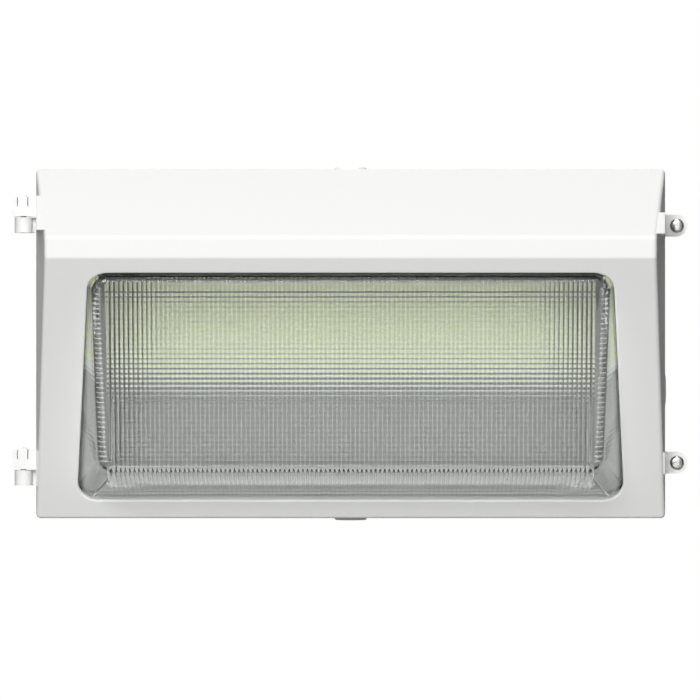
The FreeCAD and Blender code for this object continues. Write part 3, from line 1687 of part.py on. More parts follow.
def glass_gasket():
    """A flat silicone ring between the flange and the casting."""
    body = new_body("glass_gasket_body")
    sketch = slope_sketch(
        body,
        "glass_gasket_ring",
        "seat",
        opening_corners("1 - glass_flange_side", end_gap="1 - glass_flange_end"),
        opening_corners("glass_seat_play - gasket_clear", end_gap="glass_gap - gasket_clear"),
    )
    pad(body, sketch, "glass_seat_gap")
    return node("glass_gasket", body)


CLIP_PLACES = {"low": "clip_low", "middle": "clip_middle", "high": "clip_high"}


def slope_rod(name, radius, across, along, low, high):
    """A cylinder square to the sloped face, between two heights over it."""
    piece = DOC.addObject("Part::Cylinder", name)
    piece.Placement = Placement(Vector(), Rotation(Vector(1, 0, 0), 91))
    bind(
        piece,
        Radius=radius,
        Height=f"({high}) - ({low})",
        Placement__Rotation__Angle="90 deg + slope_angle",
        Placement__Base__x=across,
        Placement__Base__y=f"rim_front - ({along}) * sin(slope_angle) - ({low}) * cos(slope_angle)",
        Placement__Base__z=f"-half_z + ({along}) * cos(slope_angle) - ({low}) * sin(slope_angle)",
    )
    return piece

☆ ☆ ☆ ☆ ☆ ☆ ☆

> WHAT IS ASKED
Copy out the data shown above without altering anything.

> RESULT
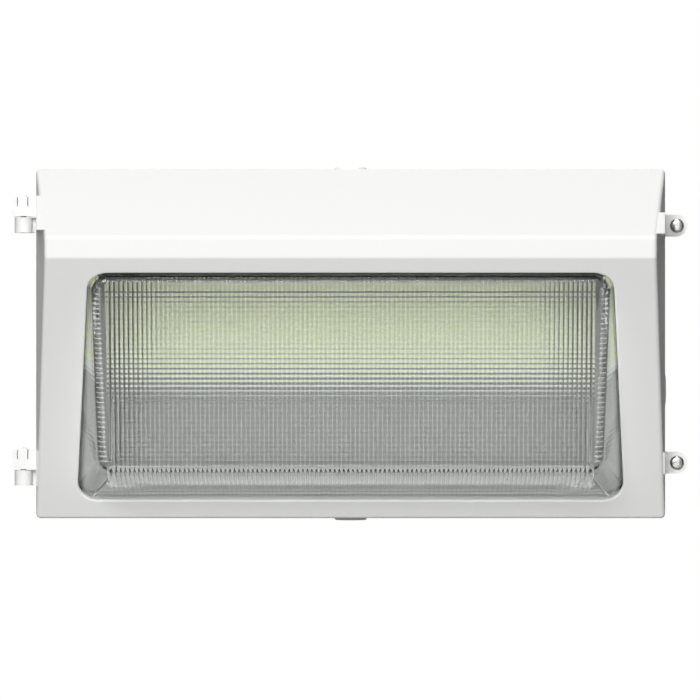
The FreeCAD and Blender code for this object continues. Write part 3, from line 1687 of part.py on. More parts follow.
def glass_gasket():
    """A flat silicone ring between the flange and the casting."""
    body = new_body("glass_gasket_body")
    sketch = slope_sketch(
        body,
        "glass_gasket_ring",
        "seat",
        opening_corners("1 - glass_flange_side", end_gap="1 - glass_flange_end"),
        opening_corners("glass_seat_play - gasket_clear", end_gap="glass_gap - gasket_clear"),
    )
    pad(body, sketch, "glass_seat_gap")
    return node("glass_gasket", body)


CLIP_PLACES = {"low": "clip_low", "middle": "clip_middle", "high": "clip_high"}


def slope_rod(name, radius, across, along, low, high):
    """A cylinder square to the sloped face, between two heights over it."""
    piece = DOC.addObject("Part::Cylinder", name)
    piece.Placement = Placement(Vector(), Rotation(Vector(1, 0, 0), 91))
    bind(
        piece,
        Radius=radius,
        Height=f"({high}) - ({low})",
        Placement__Rotation__Angle="90 deg + slope_angle",
        Placement__Base__x=across,
        Placement__Base__y=f"rim_front - ({along}) * sin(slope_angle) - ({low}) * cos(slope_angle)",
        Placement__Base__z=f"-half_z + ({along}) * cos(slope_angle) - ({low}) * sin(slope_angle)",
    )
    return piece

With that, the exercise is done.